Improving data science education at the undergraduate, graduate, and faculty levels.
- Internships and portfolio building projects during education, including capstone projects. In particular, extramural projects wherein students work with outside companies, agencies, or labs.
- An interdisciplinary graduate program in Computational Social Science, at both the masters’ and doctoral levels
- Additionally, UC San Diego Data Science should place a special emphasis on Data Ethics.
Pursuing civic and social good through outreach and community involvement.
- A civic good oriented summer program similar to the University of Chicago’s Data Science for Social Good Summer Fellowship program.
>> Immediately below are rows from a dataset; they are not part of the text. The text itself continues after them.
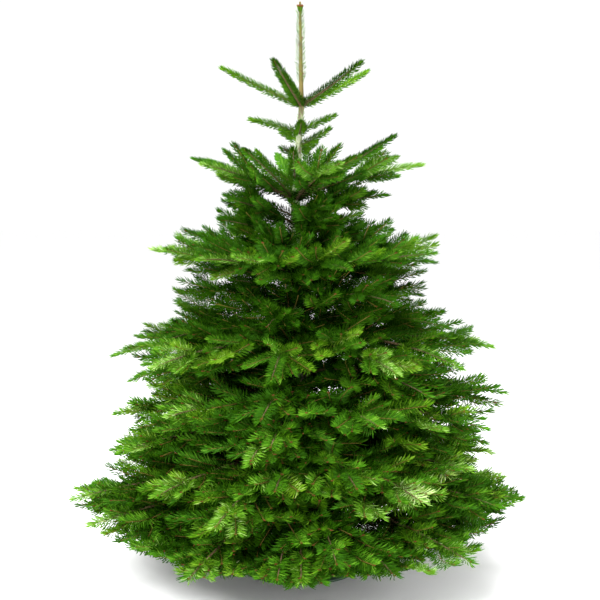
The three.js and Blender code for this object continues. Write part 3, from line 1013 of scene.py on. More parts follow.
    def grow_twig(self, limb: Limb, stem: Parent, share: float, turn: Pair, age: int, growth: float) -> None:
        """Grows one twig from a stem, as far as the space of its mass leaves room.

        The twig starts at a heading and lift from the stem's own way, bends forward to that way, and curls up at
        its end.

        Args:
            limb: Its limb.
            stem: Its stem.
            share: Where on the stem.
            turn: How far it turns to the side and up, in degrees.
            age: Its years.
            growth: Its length as a share of the stem's growth in the same years.
        """
        habit, chance = self.habit, limb.chance
        way, start = stem.stem.way(share), stem.stem.at(share)
        side = math.radians(turn[0] + chance.around(habit.heading_chance))
        rise = math.radians(turn[1] + chance.around(habit.lift_chance))
        flat = Matrix.Rotation(side, 3, "Z") @ Vector((way.x, way.y, 0)).normalized()
        slope = math.atan2(way.z, math.hypot(way.x, way.y)) * math.cos(side) + rise
        out = flat * math.cos(slope) + UP * math.sin(slope)
        forward = (out * (1 - habit.turn_forward) + way * habit.turn_forward).normalized() + UP * habit.curl
        wanted = stem.stem.length() * (1 - share) * growth * (1 + chance.around(habit.length_chance))
        length = max(wanted, habit.shortest_wanted)
        for _ in range(habit.room_steps):
            if limb.within_reach(start + forward * length, habit):
                break
            length *= habit.room_step
        else:
            return
        middle, end = start + out * (length / 2), start + forward * length
        tier = TIERS[limb.level]
        sag = tier.droop * length * min(1.0, tier.share_of_reach(end)) ** 3
        middle.z, end.z = middle.z - sag, end.z - habit.sag_at_tip * sag
        pressed = limb.pressed(end, habit)
        if abs(pressed.z - end.z) > habit.most_pressed * length:
            return
        line = Stem(start, middle + (pressed - end) * habit.bend_kept, pressed)
        tint, radius = stem.tint + chance.around(habit.tint_chance), habit.thinner * stem.radius_at(share)
        if length > habit.shortest:
            roll = chance.around(habit.roll_chance)
            dealt = len(self.growth.shoots) * GOLDEN % 1 < habit.warm_share
            warm = stem.warm if stem.order else dealt
            self.grow_stem(limb, Parent(line, stem.order + 1, radius, tint, roll, warm), age)

    def tip_buds(self, limb: Limb, stem: Parent) -> None:
        """Sets a bud on a stem's end in the crown's outer part, and one to either hand on limbs and side twigs.

        Args:
            limb: Its limb.
            stem: The stem.
        """
        buds, end, way = self.buds, stem.stem.end, stem.stem.way(1)
        if TIERS[limb.level].share_of_reach(end) < buds.from_share:
            return
        side = way.cross(UP).normalized()
        self.growth.bud(end, way, buds.length)
        for hand in (-1, 1) if stem.order < len(self.habit.share) else ():
            turn = side * (hand * buds.side_turn) + UP * limb.chance.around(buds.lift_chance)
            place = end - way * buds.side_place + side * (hand * buds.side_place)
            self.growth.bud(place, (way + turn).normalized(), buds.side_length)

    def dress_trunk(self) -> None:
        """Dresses the trunk's young stretches: sparse needles that point up, a crown of them at the tip, and buds."""
        leader = self.leader
        marks = (self.trunk.top - leader.tip_drop, *(tier.height for tier in TIERS))
        for low, above_low, high, above_high, age, tint in leader.stretches:
            heights = (marks[low] + above_low, marks[high] + above_high)
            start, end = (self.trunk.point(height) for height in heights)
            radii = tuple(float(self.trunk.radius(height)) for height in heights)
            self.growth.shoot(Stem(start, (start + end) / 2, end), radii, age.value, tint, 0, warm=True)
        tip = self.trunk.point(marks[0])
        self.growth.bud(tip, UP, leader.tip_bud)
        for number in range(leader.ring):
            turn = level_way(360 / leader.ring * number + leader.ring_turn)
            place = tip + turn * leader.ring_out - UP * leader.ring_drop
            self.growth.bud(place, (UP + turn * leader.ring_lean).normalized(), leader.ring_bud)
        for number in range(leader.row):
            turn = level_way(GOLDEN_TURN * number)
            height = marks[1] + leader.row_low + leader.row_span * (number + 0.5) / leader.row
            place = self.trunk.point(height)
            way = (UP * leader.row_lift + turn).normalized()
            self.growth.bud(place + turn * leader.row_out, way, leader.row_bud)


@dataclass(frozen=True)
class NeedleShape:
    """A needle of two faces, folded along its middle, broadest at a share of its length.

    Its width is a part of its length on top of a width of its own. Its root is sunk into the shoot by a share of the
    shoot's radius. It leans less by tip_fan at the shoot's end, from a share of the shoot on, and by less_above on
    the upper side. It is shorter at the shoot's root and tip, by their shares, on the upper side, by shorter_above,
    and on a short shoot. The first needle of each shoot is turned by next_shoot from that of the one before.
    """

    width: float = 0.0013
    widening: float = 0.056
    broadest: float = 0.66
    fold: float = 0.22
    sunk: float = 0.5
    curl: float = 0.10
    forward_curl: float = 0.05
    length_chance: float = 0.10
    lean_chance: float = 5
    tint_chance: float = 0.55
    width_chance: float = 0.25
    tip_fan: float = 26
    fan_from: float = 0.84
    less_above: float = 8
    next_shoot: float = 0.37
    root_share: float = 0.62
    tip_share: float = 0.88
    end_slope: float = 6
    shorter_above: float = 0.16
    short_shoot: float = 0.66
    short_shoot_slope: float = 4.2
    shortest: float = 0.006
    longest: float = 0.042
    fewest: int = 3


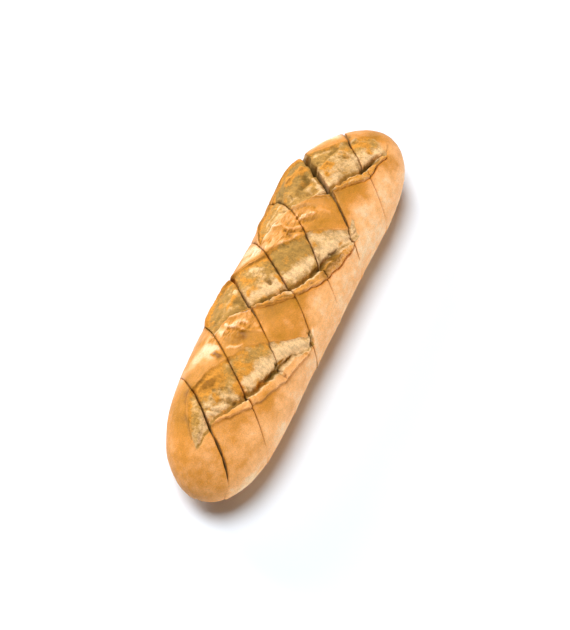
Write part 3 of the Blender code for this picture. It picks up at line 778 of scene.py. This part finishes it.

- University and community partnerships creating easy-to-use software tools for search, visualization, and analysis of big data for the lay members of the community.
This is an incredibly ambitious, but sincerely exciting effort. UC San Diego is poised to become a true founding leader in Data Science, just as it was with Cognitive Science in the 1980s.
But this is not a lone effort, and I would very much love to hear feedback from academics, professionals, and anyone else on the future of Data Science both here at UCSD and more broadly.